Query rewriting approach

The SPARQL-to-SQL query rewriting is that of Morph-RDB, we do not describe it here. Below we focus on the SPARQL-to-MongoDB method.

The MorphBaseRunner orchestrates the process:

Query translation

MorphBaseQueryTranslator.translate() is the entry point of the process.

  1. The MorphBaseTriplePatternBinder.bindm method parses the SPARQL query and figures out the candidate triples maps for each of the triple patterns.
  2. The MorphMongoQueryTranslator translates the query into an AbstractQuery using helper methods of MorphBaseQueryTranslator: transTPm, genProjection, genCond etc. The abstract query is optimized by eliminating self-joins, self-unions and propagating filters.
  3. Each atomic abstract query (fr.unice.i3s.morph.xr2rml.mongo.abstractquery.AbstractAtomicQuery) is translated into one or several MongoDB queries.

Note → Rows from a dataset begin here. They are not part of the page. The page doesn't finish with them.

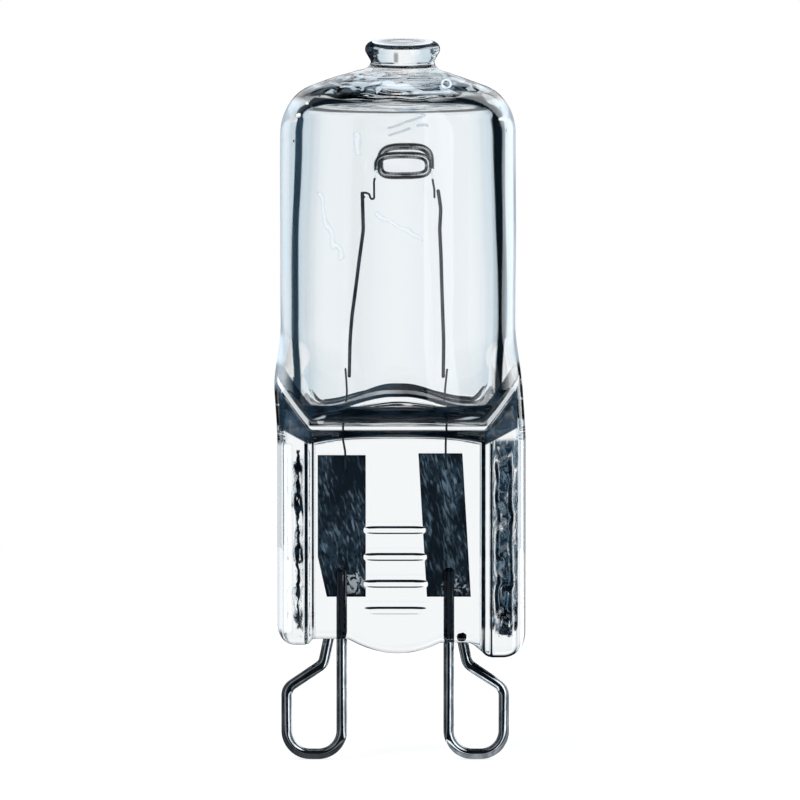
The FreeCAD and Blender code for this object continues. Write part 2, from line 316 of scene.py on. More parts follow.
class Shaper:
    """A Geometry Nodes tree with named sizes, which is baked into an object's mesh."""

    def __init__(self, name: str, **sizes: float) -> None:
        """Makes the tree with its named inputs.

        Args:
            name: the tree's name.
            sizes: the default of each named size, in metres or as a count.
        """
        self.group = bpy.data.node_groups.new(name, "GeometryNodeTree")
        self.tree = Tree(self.group)
        self.keys: dict[str, str] = {}
        interface = self.group.interface
        interface.new_socket("Geometry", in_out="INPUT", socket_type="NodeSocketGeometry")
        interface.new_socket("Geometry", in_out="OUTPUT", socket_type="NodeSocketGeometry")
        for label, size in sizes.items():
            socket = interface.new_socket(label, in_out="INPUT", socket_type="NodeSocketFloat")
            socket.default_value = size
            self.keys[label] = socket.identifier
        self.entry = self.group.nodes.new("NodeGroupInput")

    @property
    def geometry(self) -> Value:
        """What the modifier is given."""
        return Value(self.tree, self.entry.outputs[0])

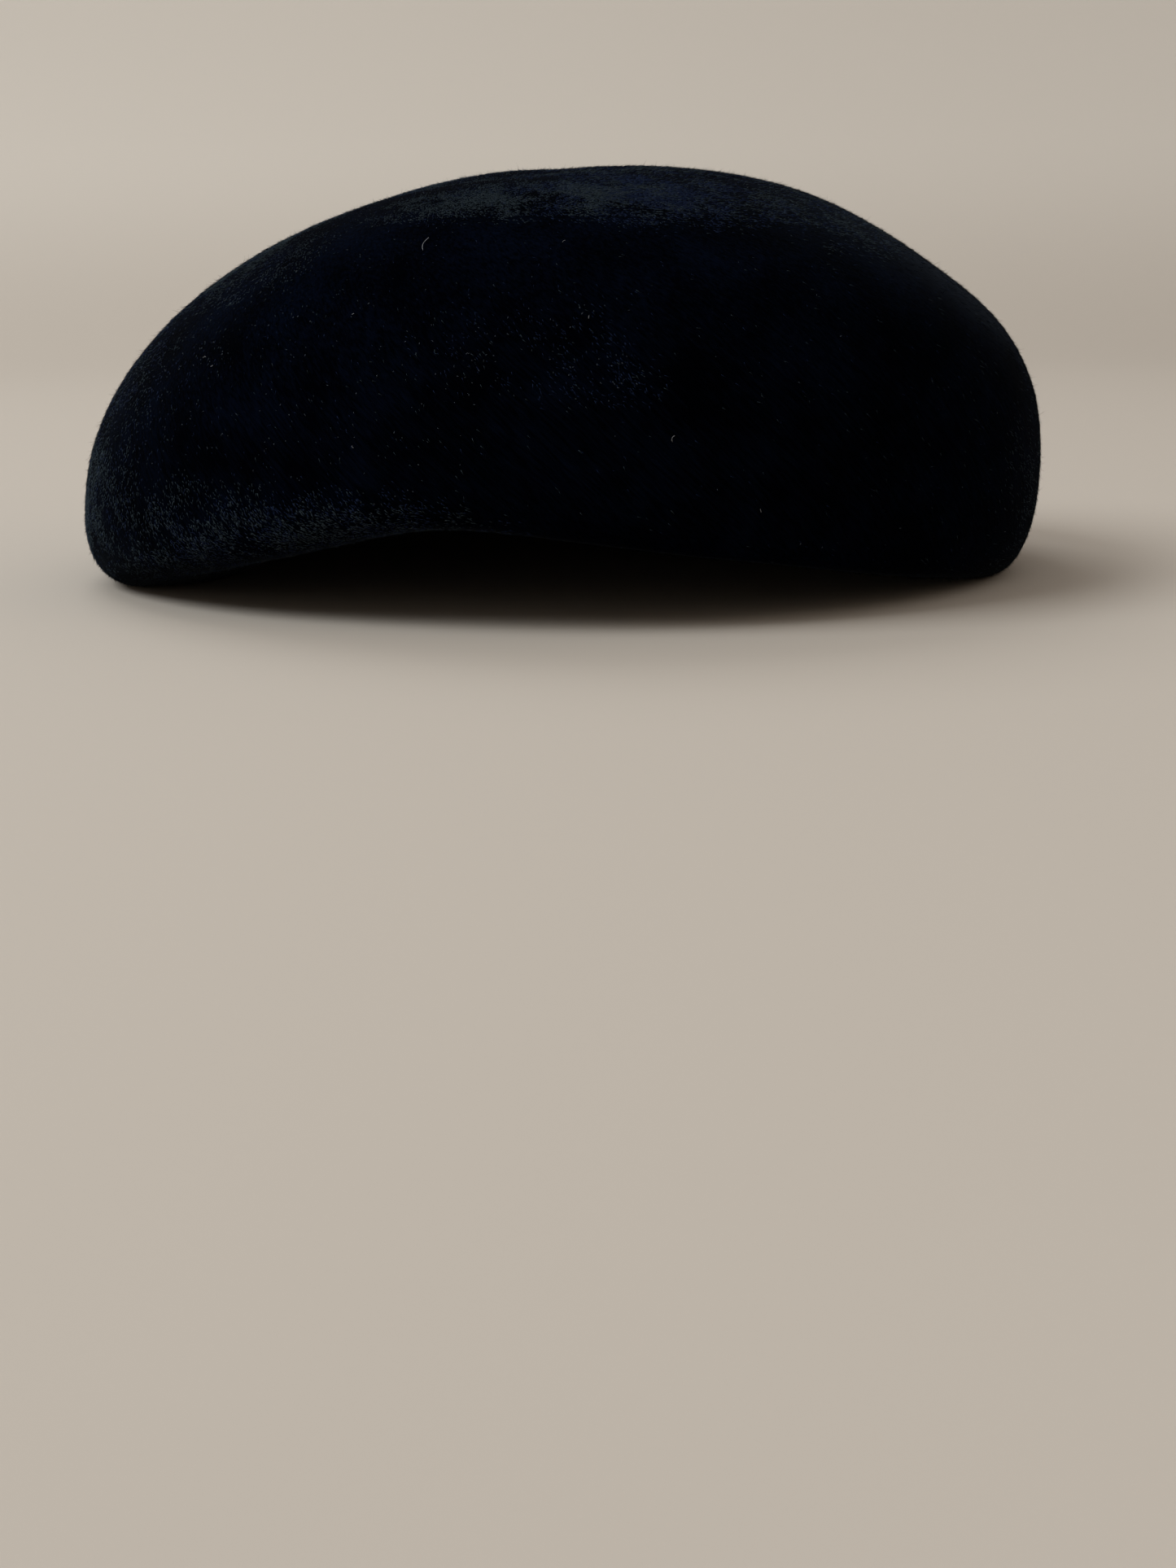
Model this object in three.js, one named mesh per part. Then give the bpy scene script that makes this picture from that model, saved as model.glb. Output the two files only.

In case several queries are produced, their results must be UNIONed by the query evaluation engine (next step)
Query evaluation
  1. The MorphMongoQueryResultProcessor runs the MongoDB query/queries against the database.
  2. The data translator (MorphBaseDataTranslator/MorphMongoDataTranslator) translates the results into triples according to triples map, and performs operations not supported by MongoDB: joins, unions. This comes up with a temporary result graph.
  3. The MorphMongoQueryResultProcessor evaluates the SPARQL query against the result graph and serializes the result into the output file.